I am told by my friend Diane that I should apply all the good things I help people with to myself.

I am very good at helping people cheer up and get back on the horse. I am a passionate woman. I come from my heart and thus I feel things very deeply. This means I am an energetic yo-yo. I can go super high, feel and express a joy that is very contagious. I can also flip the other side, all the way down and find myself in isolation going through dark journeys of the soul. Those are not fun but I have come to appreciate them as a walk in a very dark tunnel, more or less long depending on the situation. When it happens, it feels that it will be forever and that I will never get out of it. Thanks to my Spirit and the help of my invisible helpers of the Light, I have always been guided out of the tunnel, and every time I have discovered a new depth in me and new strengths.

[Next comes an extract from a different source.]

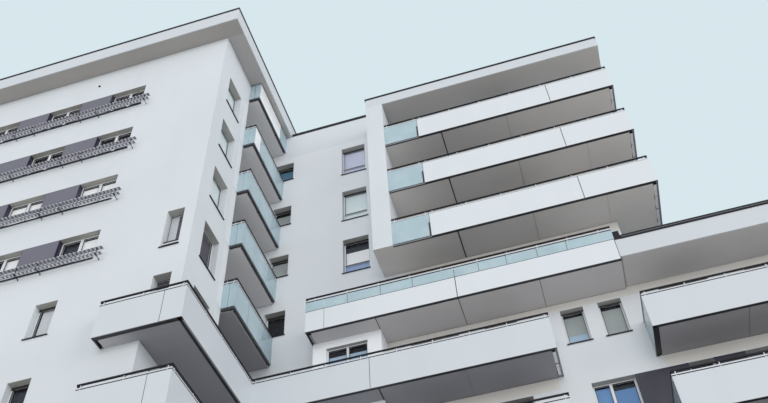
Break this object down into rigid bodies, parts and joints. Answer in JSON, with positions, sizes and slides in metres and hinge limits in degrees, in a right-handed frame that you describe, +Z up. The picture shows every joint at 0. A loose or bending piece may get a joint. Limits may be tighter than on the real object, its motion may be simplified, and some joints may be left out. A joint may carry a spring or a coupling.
{
  "type": "apartment block",
  "caption": "Apartment block with a cornice-topped tower, a stepped main block and a lower wing, with wrap-round panel balconies, glass balconies and slatted window guards",
  "frame": {"origin": "centre of the building's bounding box at ground level", "axes": "+Z up, the street front looks along -Y, the tower stands at -X and the wing at +X"},
  "size_m": [35.04, 18.5, 34.305],
  "materials": {
    "render": "fine painted mineral render",
    "soffit": "plain painted concrete",
    "panel": "smooth white board with a satin coat",
    "infill": "satin mauve-grey sheet",
    "dark_metal": "satin, nearly black",
    "blade": "satin grey",
    "balcony_glass": "clear with a pale blue-green tint",
    "window_glass": "clear and reflective",
    "concrete": "bare concrete"
  },
  "bodies": {
    "root": {"ground_slab": "concrete", "floor_slabs": "render", "roof_slabs": "concrete", "tower_front_wall": "render", "tower_left_wall": "render", "tower_side_wall": "render", "loggia_walls": "render", "main_front_wall": "render", "main_right_wall": "render", "wing_end_wall": "render", "back_wall": "render", "bay_walls": "render", "tower_parapet": "render", "tower_cornice": "render", "main_parapet": "render", "wing_parapet": "render", "roof_copings": "dark_metal", "canopy_slab": "render", "balcony_pier": "render", "upper_balcony_slabs": "soffit", "upper_balcony_panels": "panel", "upper_balcony_glass": "balcony_glass", "upper_balcony_railings": "dark_metal", "terrace_slab": "render", "terrace_panels": "panel", "terrace_glass": "balcony_glass", "terrace_railing": "dark_metal", "wing_eaves": "render", "terrace_end_box": "dark_metal", "corner_balcony_slabs": "soffit", "corner_balcony_panels": "panel", "corner_balcony_railings": "dark_metal", "wing_balcony_slabs": "soffit", "wing_balcony_panels": "panel", "wing_balcony_glass": "balcony_glass", "wing_balcony_railings": "dark_metal", "glass_balcony_slabs": "soffit", "glass_balcony_panes": "balcony_glass", "glass_balcony_railings": "dark_metal", "balcony_brackets": "dark_metal", "infill_panels": "infill", "window_guards": "blade", "window_sills": "dark_metal", "window_glazing": "window_glass", "entrance_door": "dark_metal"}
  },
  "joints": []
}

I believe we all have soul contracts with each other. We must have gathered before our incarnation and agreed on which role we were going to play and how we were going to interact with each other…
When going through a separation with someone, it can be very painful. However after quite a few breakups I can say that I am grateful for all these experiences. This is my time to pull my hats off to my ex boyfriends…
My ex-boyfriends include a French patriot, a German globetrotter, a dogmatic Scotsman, an Australian Don Juan, an American psychopath, a paranoid Englishman, a narcissist Iranian, a bisexual Spaniard and a French charmer. Each one has reflected back to me something in my inner world that I needed to look at and triggered things that I didn’t know I had inside. I have learned a great deal about myself and have learned to become more resilient and more self-loving as a result so thank you to all of you, men that have crossed my path and played the role of accompanying my journey of self-discovery in this life.
At an intellectual level, I also get that the evil people in this world, the ones who own the financial systems, and from the top down dictate their rules to the world, even they are in agreement with us.
At a higher level of understanding, they are playing the role of triggering us and helping us to awaken.
Even if it is a little reluctantly, I have to pull my hats off to those souls who have chosen the role of the villains in order to trigger all his rage inside us that will be the fuel to our awakening.
At an intellectual level, I also get that this reality is an illusion and that there is so much more to this Universe that my human mind doesn’t allow me to see and grasp. I get all that, and there is a part of me that indeed can appreciate what we are going through and understand that all this is happening as part of the shift in consciousness.
Yet, even if all this makes sense, I guess I would not have come down here to experience all this joy, all this pain if it wasn’t to feel it and grow from it. It’s just that when you are sitting at home, meditating with a group of friends online and nothing reaches you, it’s easier than when you are confronted with direct experience of struggle.
My mother’s accident is one of those direct challenges that hits you in the face. I have the feeling that we are nowhere nearly finished with the challenges of this material world. We have the task to shake the old world and transform it into a New Earth and this doesn’t go without collateral.
I feel very protective of my loved ones and friends and always do my best to help out. Now I am forced to put my helping hands down and do nothing because they have decided that coming to see my mother is dangerous.
I agree: it is dangerous for our hearts! We are lucky to have develop a friendship with the psychologist on site, Catherine. She absolutely adores my mum, like most people do! She also comes from the heart and is appalled by the situation and ready to help us out. She has been calling us on her mobile every day since the restrictions and hold the phone by my mother’s ears so we can talk to her.
I reassure my mother every time that they cannot separate us. They can forbid us from seeing each other physically but they can’t take something from us: we have our blood ties and we have our heart ties.
Those invisible strings between us travel through time and space and no lockdown of any way shape or form will ever destroy that.